Trump tariff predicament
The 2008 recession forced Kits & Kaboodle to downsize.
The growth of e-commerce pushed the store to market itself online but also focus on products that aren’t easily found for cheap on Amazon.
And now tariffs.
Kits & Kaboodle prioritizes classic play and developmental toys, such as dollhouses, pogo sticks and puzzles, but some of store’s best toy lines, though designed in Europe, are made in China, Dobbs said.
To avoid the uncertainty on the cost of Chinese imports, she said the store is focusing Christmas ordering on U.S. and European manufacturers while waiting to see what happens with the latest tariff proposal, which could be decided by the end of the month.
About one-quarter of Kits & Kaboodle’s revenue is made during Christmastime, Dobbs said.
“We’re having to really think outside the box this year, so this is new for us. We’ve had trouble getting inventory.” Dobbs said. “Little-box guys like us, the specialty toy stores, have to go elsewhere this year.”
Christmas toy uncertainties
The holiday season is limited to December for most retailers, but business owners begin planning for the rush several months early.
Dobbs begins attending toy expos in February to scout new products and place long-term orders. But the bulk of Christmastime ordering starts in July and August, said Jeri Dorsey, buyer and manager for Kits & Kaboodle.
“We try to get the store pretty full by the middle of September,” Dorsey said. “A lot of grandparents start shopping in September.”
Dorsey’s job requires her to take into consideration past products and sales as well as the conversation buzz around certain toys before she orders. This year she has to take another uncertainty into consideration: politics.
“The tariff thing is really up in the air,” Dorsey said. “We’ve heard a lot from D.C. about what (Trump) wants to project, but I haven’t seen the effect yet. So it’s just kind of an unknown that you prepare for.”
Diana Kepler, a licensed customs broker for Cargo Services, an Indianapolis-based freight forwarding company, said she has seen an influx in orders as businesses frantically try to get their products in before the tariffs are implemented.

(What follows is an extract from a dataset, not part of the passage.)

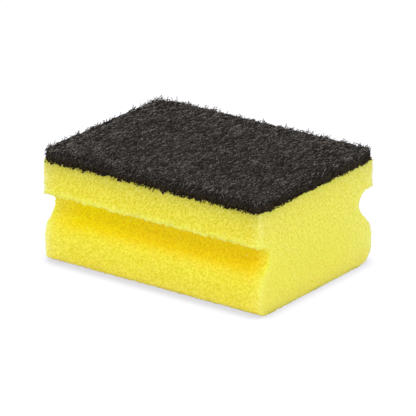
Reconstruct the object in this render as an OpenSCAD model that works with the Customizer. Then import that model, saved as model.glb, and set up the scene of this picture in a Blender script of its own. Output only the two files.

This would be the fourth in a series of tariffs that have taken effect in the past year, Kepler said, keeping the company operators “on their toes” as they adapt to the changes.
“Everybody’s on edge because we’re trying to figure out what the next step is,” Kepler said. “And sometimes we’re not even notified until the day before, so we scramble. … Overall it has increased our business day-to-day operations greatly.”
The bottom line
Kepler said she doesn’t know how some small businesses will be able to handle a new tariff’s effect on their profit margins.
“It’s important for small businesses that are doing these imports to get in contact with their broker and try to get orders in as soon as possible … and keep abreast of what’s happening,” Kepler said.
If the tariffs go into place, Dorsey said she is unsure what will happen.
“Twenty-five percent is a huge number,” Dorsey said. “I’m not really sure how that’s going to affect us yet. I’m sure it’s going to hit us. … You just have to be aware of it is the big key there. Be aware of the potential.”